It's interesting to speculate about these things. FTDNA give me 33% Scandinavian DNA, MyHeritage only give me 19.3%, but they also give me 4.9% Finnish and 4.7% Baltic.
I come from a former fishing village in Scotland, and my paternal grandparents were both local, from long-established fishing families. From my male line I've inherited Y DNA R1b-L21, like the majority of males in Scotland, but two males from the direct male line of my granny's family, surname Cunningham, have turned out to be Y DNA R1a, and a particular sub-group that is commonest in the Baltics and eastern Europe. So maybe that accounts for my "Finnish" and "Baltic" DNA.
The person who runs the Cunningham One-Name DNA project was surprised by that result, as the majority of male Cunninghams in Scotland are R1b, but I wasn't too surprised and indeed forecast that our Cunninghams might turn out to be a bit different, as the local pronunciation of the name is "Kinney" and I don't believe they were Cunninghams to begin with (although they have been for at least 300+ years).
Harry
Very interesting Harry, are you from the Orkneys? I believe they are known to have a high percentage of Viking ancestry.

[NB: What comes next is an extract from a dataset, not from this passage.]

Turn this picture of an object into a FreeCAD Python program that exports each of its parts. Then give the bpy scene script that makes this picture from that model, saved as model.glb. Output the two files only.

No, I'm from one of the string of fishing villages in the East Neuk of Fife, near St. Andrews. Although there are lots of incomers and retirees there nowadays, the core population are descendants of the old fishing families. A distant relative of mine, an architect, used to researching house deeds and sasines (official records of property transactions) once managed to identify the house in our home village where our 6 x great-grandparents lived, and that's a couple who were married in 1715. It's just a short walk from where I was brought up.